- [REQUEST] Your task is to quote exactly the run of lines that starts at the line containing "for (const leaf of rooted)" and ends at the line containing "bpy.context.scene.collection.objects.link(empty)", including both.

— BEGIN —

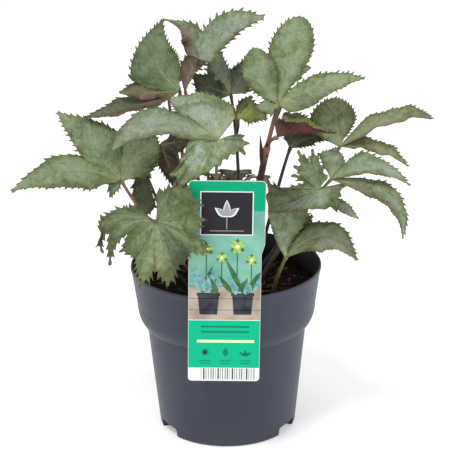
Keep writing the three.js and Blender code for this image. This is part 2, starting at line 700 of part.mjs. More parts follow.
function rootHole(leaf) {
  const size = leaf.cane ? CANE : PETIOLE;
  const radius = size.root + 2 * GAP;
  const bottom = soilHeight(...leaf.crown) + 1.5 - size.depth - GAP;
  const length = 40;
  const hole = new THREE.CylinderGeometry(radius, radius, length, 6).rotateX(Math.PI / 2);
  return solidOf(hole.translate(...leaf.crown, bottom + length / 2));
}

// ---- Materials and assembly -------------------------------------------------------------------

const material = (color, roughness) => new THREE.MeshStandardMaterial({ color, roughness, metalness: 0 });
const SLATE_PLASTIC = material(0x5f626d, 0.45);
const PEAT = material(0x2b1d16, 1);
const CARD_GREEN = material(0x19b98a, 0.35);
const STEM_RED = material(0x7a4436, 0.6);
const LEAF_GREEN = material(0x8fa68d, 0.6);
const YOUNG_RED = material(0x7c3f3c, 0.55);
const YOUNG_GREEN = material(0x9aa65c, 0.55);
const YOUNG = { young_red: YOUNG_RED, young_mid: YOUNG_GREEN };

const plant = new THREE.Group();

function addPiece(name, geometry, look) {
  geometry.computeVertexNormals();
  const mesh = new THREE.Mesh(geometry, look);
  mesh.name = name;
  plant.add(mesh);
  return mesh;
}

const rooted = LEAVES.filter((leaf) => leaf.crown);
const cardSlot = solidOf(tongueGeometry(CARD.thick + 2 * GAP, CARD.tongueWidth + 2 * GAP, GAP));

addPiece("pot", potGeometry(), SLATE_PLASTIC);
addPiece("soil", soilGeometry([...rooted.map(rootHole), cardSlot]), PEAT);
addPiece("card_label", geometryOf(cardGeometry()), CARD_GREEN);

for (const leaf of rooted) {
  let stem = petioleSolid(leaf);
  for (const branch of LEAVES.filter((other) => other.onto === leaf.name)) {
    stem = stem.add(petioleSolid(branch));
  }
  addPiece(`${leaf.cane ? "cane" : "petiole"}_${leaf.name}`, geometryOf(stem), STEM_RED);
}
for (const leaf of LEAVES) {
  addPiece(`leaf_${leaf.name}`, geometryOf(bladeSolid(leaf)), YOUNG[leaf.name] || LEAF_GREEN);
}

export default plant;
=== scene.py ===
"""A young hellebore in its nursery pot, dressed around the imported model.

Lengths are in millimetres, and scaled to metres as each piece is made; only the lamps and the
camera's distance are in metres. Colours are of 0 to 255, as a screen shows them.
"""

import math
import random

import bmesh
import bpy
from mathutils import Matrix, Vector, noise


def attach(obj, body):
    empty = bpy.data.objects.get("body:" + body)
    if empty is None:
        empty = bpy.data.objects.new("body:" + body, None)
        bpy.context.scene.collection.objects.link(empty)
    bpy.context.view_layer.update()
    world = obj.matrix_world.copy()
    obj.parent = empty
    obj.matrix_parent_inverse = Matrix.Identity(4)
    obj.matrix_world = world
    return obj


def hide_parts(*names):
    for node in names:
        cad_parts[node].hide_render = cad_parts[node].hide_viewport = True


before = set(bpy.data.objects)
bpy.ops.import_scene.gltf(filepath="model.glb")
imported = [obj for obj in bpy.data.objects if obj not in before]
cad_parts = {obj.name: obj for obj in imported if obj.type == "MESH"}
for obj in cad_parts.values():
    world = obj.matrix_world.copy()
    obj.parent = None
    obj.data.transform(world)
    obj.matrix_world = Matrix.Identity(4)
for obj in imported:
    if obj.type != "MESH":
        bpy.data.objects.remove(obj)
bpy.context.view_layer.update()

MM = 0.001
UP_AXIS = Vector((0, 0, 1))

# ---- Named sizes ------------------------------------------------------------------------------

POT_HEIGHT = 152
POT_WALL = 1.8
FOOT_RADIUS = 61.7
FOOT_RING_TOP = 10.7
SHOULDER_LOW = 96
SHOULDER_HIGH = 114
BODY_TOP_RADIUS = 71.4
COLLAR_RADIUS = 79.6
COLLAR_RISE = 34.4
LIP_STEP = 0.6
RIM_RADIUS = 85
FLOOR = 3.2
RECESS_TURNS = (90, 210, 330)
RECESS_DEPTH, RECESS_WIDTH, RECESS_HEIGHT = 8, 26, 8.5
RECESS_ROUNDING = 2.6
DRAIN_RADIUS = 2.8
PROFILE_STEPS = 144

SOIL_TOP = 132
SOIL_MOUND = 3
SOIL_RIPPLE = 1.6
SOIL_GAP = 0.3

CARD_WIDTH = 64.2
CARD_HEIGHT = 182
CARD_THICK = 0.8
CARD_STEP = 2.7
CARD_CORNER = 3.2
CARD_BOTTOM = 76
CARD_SHIFT = -2.0
CARD_LEAN = math.radians(1.3)
CARD_BACK = 85.5
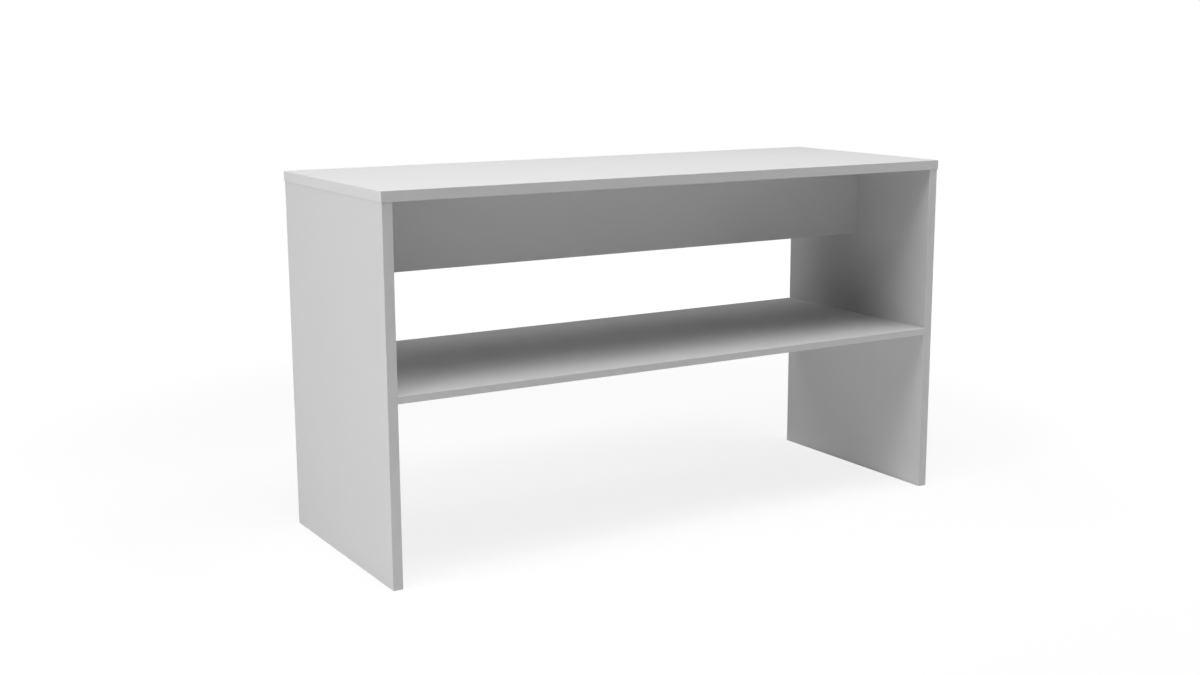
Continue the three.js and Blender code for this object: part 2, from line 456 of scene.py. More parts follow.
def cross_tools(middle: Vector, axis: int, length: float, width: float, depth: float) -> Iterator[Workpiece]:
    """Makes the tools for a driver's cross.

    Args:
        middle: The middle of the face that the cross is sunk into.
        axis: The axis that it is sunk along.
        length: The length of its bars.
        width: The width of its bars.
        depth: Its depth.

    Yields:
        Each of the two bars.
    """
    for sides in ((length, width), (width, length)):
        half = [side / 2 for side in sides]
        half.insert(axis, depth)
        yield Workpiece.block("cross_bar", middle - Vector(half), middle + Vector(half))


# Nodes


def opened(owner: bpy.types.Material | bpy.types.World) -> bpy.types.NodeTree:
    """Lets a material or a world use nodes."""
    owner.use_nodes = True
    return owner.node_tree


class NodeSheet:
    """The nodes of one material, world or shader group. A value is a number or the socket that gives it."""

    def __init__(self, tree: bpy.types.NodeTree) -> None:
        """Takes up a node tree and empties it."""
        self.tree = tree
        self.tree.nodes.clear()

    def feed(self, node: bpy.types.Node, inputs: Inputs) -> None:
        """Feeds a node.

        Args:
            node: The node.
            inputs: The value of each input, by its name or number.
        """
        for name, value in inputs.items():
            if isinstance(value, Socket):
                self.tree.links.new(value, node.inputs[name])
            else:
                node.inputs[name].default_value = value

    def add(self, kind: str, inputs: Inputs | None = None, **settings: Any) -> Outputs:
        """Adds a node.

        Args:
            kind: The node's type, without the leading "ShaderNode".
            inputs: The value of each input, by its name or number.
            **settings: The node's settings.

        Returns:
            The new node's outputs.
        """
        node = self.tree.nodes.new(f"ShaderNode{kind}")
        for name, value in settings.items():
            setattr(node, name, value)
        self.feed(node, inputs or {})
        return node.outputs

    def math(self, operation: str, first: Any, second: Any = 0.0) -> Socket:
        """Works out one value from two."""
        return self.add("Math", {0: first, 1: second}, operation=operation)[0]

    def average(self, first: Any, second: Any) -> Socket:
        """Gives the mean of two values."""
        return self.math("MULTIPLY", self.math("ADD", first, second), 0.5)

    def remap(self, value: Any, source: Sequence[float], target: Sequence[float], **settings: Any) -> Socket:
        """Spreads one range of a value over another, and keeps it inside."""
        ends = {"From Min": source[0], "From Max": source[1], "To Min": target[0], "To Max": target[1]}
        return self.add("MapRange", {"Value": value, **ends}, **settings)[0]

    def stretch(self, value: Any, low: float, high: float) -> Socket:
        """Spreads a value from 0 to 1 over another range."""
        return self.remap(value, (0.0, 1.0), (low, high))

    def ripple(self, along: Any, pitch: float, low: float, high: float) -> Socket:
        """Adds ripples of a pitch, with a flat at the low value between two of them."""
        turns = self.math("MULTIPLY", along, math.tau / (pitch * MM))
        return self.stretch(self.math("SINE", turns), low, high)

    def noise(self, place: Any, scale: Any, detail: float, rough: float = 0.5, bent: float = 0.0) -> Socket:
        """Adds a noise from 0 to 1."""
        form = {"Scale": scale, "Detail": detail, "Roughness": rough, "Distortion": bent}
        return self.add("TexNoise", {"Vector": place, **form})["Fac"]

    def blend(self, share: Any, first: Any, second: Any, kind: str = "MIX") -> Socket:
        """Blends a share of a second colour into a first one."""
        return self.add("Mix", {0: share, 6: first, 7: second}, data_type="RGBA", blend_type=kind)[2]

    def grey(self, tone: Any) -> Socket:
        """Makes a grey of a tone."""
        return self.add("CombineColor", {0: tone, 1: tone, 2: tone})[0]


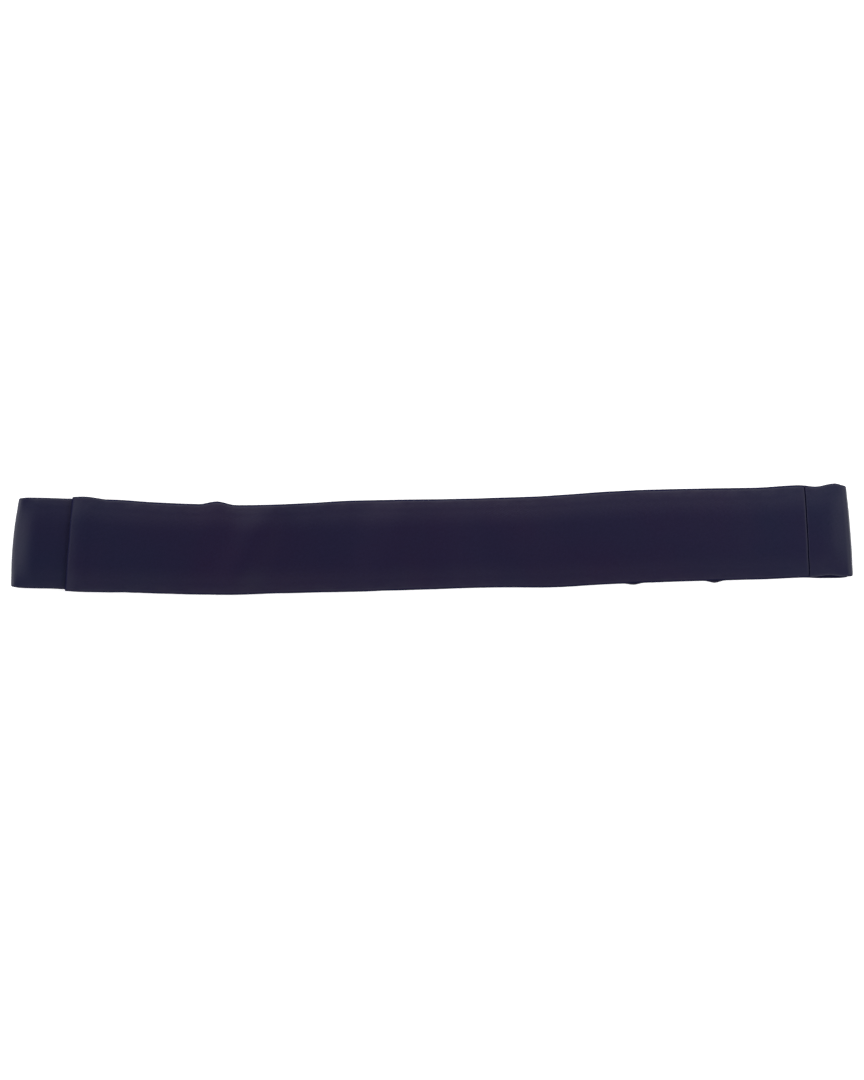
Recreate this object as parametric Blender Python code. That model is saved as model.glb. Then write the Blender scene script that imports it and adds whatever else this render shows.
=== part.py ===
"""A navy cloth cummerbund: a contoured waistband, closed into a loop and lying flat in two layers.

The front panel lies on top. The back panel runs from the sewn seam round the right fold, along
the surface below, round the left fold and under the front panel's left end, where a flat hook
holds the loop shut. X runs along the band, Y across it and Z up. The surface is at Z = 0.
"""

import math

import bmesh
import bpy

# The band: fold to fold at mid height, its height, and the wall of doubled and turned cloth
FLAT_LENGTH = 0.390
BAND_HEIGHT = 0.0425
CLOTH_THICKNESS = 0.0018
EDGE_ROUNDING = 0.0006

# Where the two panels meet, measured from the folds, and how far the tab runs on below the panel
LEFT_WRAP = 0.0254
RIGHT_WRAP = 0.0193
UNDERLAP = 0.033
SEAM_GAP = 0.0003

# Open height inside each fold, and how far the fold lines bow outwards at mid height
LEFT_FOLD_GAP = 0.0058
RIGHT_FOLD_GAP = 0.0047
FOLD_BOW = 0.0009
FOLD_REACH = 0.016

# How the upper layer lies: clear of the layer below, puffed at mid height, and back down to rest
LAYER_CLEARANCE = 0.0004
PUFF = 0.0005
RIGHT_RISE = 0.045
TAB_DESCENT = 0.068
TAB_DESCENT_LEAD = 0.0136

# The hidden hook plate, between the tab and the front panel
HOOK_LENGTH = 0.013
HOOK_WIDTH = 0.010
HOOK_THICKNESS = 0.0010
HOOK_CORNER = 0.0015
HOOK_CLEARANCE = 0.0003
HOOK_SHARE_OF_UNDERLAP = 0.45

# The back layer stays this far inside the upper layer's outline where the front panel covers it
BACK_INSET = 0.0005
INSET_REACH = 0.010

# Outline seen from above. Place is a share of half the flat length, from the left fold at -1 to
# the right fold at 1. Top and bottom are edge places as shares of the band height. Lean is how
# far the top edge lies right of mid height there, and the bottom edge left of it.
OUTLINE = [
    {"place": -1.00, "top": 0.448, "bottom": -0.520, "lean": 0.044},
    {"place": -0.98, "top": 0.459, "bottom": -0.536, "lean": 0.044},
    {"place": -0.90, "top": 0.450, "bottom": -0.547, "lean": 0.042},
    {"place": -0.77, "top": 0.436, "bottom": -0.577, "lean": 0.036},
    {"place": -0.65, "top": 0.403, "bottom": -0.602, "lean": 0.030},
    {"place": -0.48, "top": 0.378, "bottom": -0.614, "lean": 0.022},
    {"place": -0.36, "top": 0.386, "bottom": -0.598, "lean": 0.017},
    {"place": -0.20, "top": 0.425, "bottom": -0.583, "lean": 0.009},
    {"place": 0.00, "top": 0.441, "bottom": -0.553, "lean": 0.000},
    {"place": 0.14, "top": 0.455, "bottom": -0.534, "lean": -0.006},
    {"place": 0.29, "top": 0.482, "bottom": -0.531, "lean": -0.012},
    {"place": 0.43, "top": 0.527, "bottom": -0.496, "lean": -0.016},
    {"place": 0.58, "top": 0.553, "bottom": -0.469, "lean": -0.019},
    {"place": 0.79, "top": 0.571, "bottom": -0.443, "lean": -0.023},
    {"place": 0.89, "top": 0.597, "bottom": -0.425, "lean": -0.025},
    {"place": 0.93, "top": 0.580, "bottom": -0.431, "lean": -0.031},
    {"place": 0.975, "top": 0.615, "bottom": -0.428, "lean": -0.037},
    {"place": 1.00, "top": 0.588, "bottom": -0.412, "lean": -0.038},
]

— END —

- [RESULT]
for (const leaf of rooted) {
  let stem = petioleSolid(leaf);
  for (const branch of LEAVES.filter((other) => other.onto === leaf.name)) {
    stem = stem.add(petioleSolid(branch));
  }
  addPiece(`${leaf.cane ? "cane" : "petiole"}_${leaf.name}`, geometryOf(stem), STEM_RED);
}
for (const leaf of LEAVES) {
  addPiece(`leaf_${leaf.name}`, geometryOf(bladeSolid(leaf)), YOUNG[leaf.name] || LEAF_GREEN);
}

export default plant;
=== scene.py ===
"""A young hellebore in its nursery pot, dressed around the imported model.

Lengths are in millimetres, and scaled to metres as each piece is made; only the lamps and the
camera's distance are in metres. Colours are of 0 to 255, as a screen shows them.
"""

import math
import random

import bmesh
import bpy
from mathutils import Matrix, Vector, noise


def attach(obj, body):
    empty = bpy.data.objects.get("body:" + body)
    if empty is None:
        empty = bpy.data.objects.new("body:" + body, None)
        bpy.context.scene.collection.objects.link(empty)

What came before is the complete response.